Mais les médias sénégalais reprochent surtout au pavillon national de payer grassement ses collaborateurs, malgré un démarrage poussif pour une mise en œuvre qui a duré plus de deux ans. Des collaborateurs souvent recrutés à l’étranger, ce qui n’arrange rien. Air Sénégal aurait toutes les peines du monde à embaucher des pilotes nationaux qui, inquiets par la tournure prise par les événements, préfèrent se tourner vers les compagnies étrangères. La rumeur estime cependant que la direction préfère s’appuyer exclusivement sur ses réseaux. De fait, plusieurs cadres dirigeants Sénégalais ayant participé à la conception du projet ont finalement été écartés.

 

Rien d’étonnant donc si, pour la presse locale, la nomination de Jérôme Maillet a été la goutte d’eau qui fait déborder le vase.

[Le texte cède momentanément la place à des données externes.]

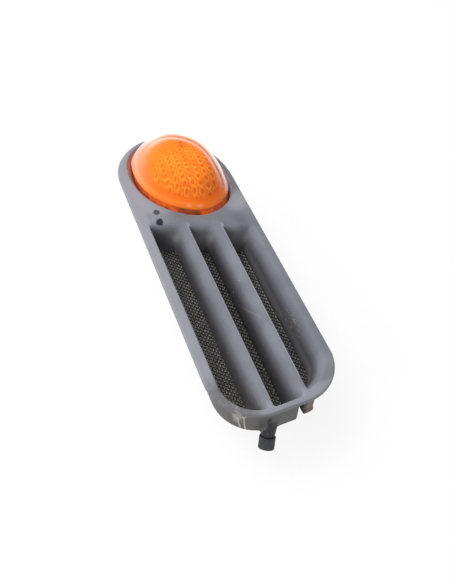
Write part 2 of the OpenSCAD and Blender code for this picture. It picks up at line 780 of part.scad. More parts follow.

Bombardé directeur-général adjoint, chargé de la stratégie et de l’investissement, le Français est pourtant recherché par la Justice congolaise pour une affaire de malversation et de détournement de fonds alors qu’il occupait des fonctions similaires chez Congo Airways, une compagnie aujourd’hui en faillite. L’homme aurait passé commande de fournitures auprès d’amis présumés, fournitures n’ayant jamais été livrées malgré l’argent décaissé. Sa nomination interroge sur l’opacité du mode de gouvernance d’Air Sénégal.

 

Et fait craindre le pire pour l’avenir de la compagnie qui aurait besoin d’autres atouts pour chasser les nuages qui obscurcissent son horizon.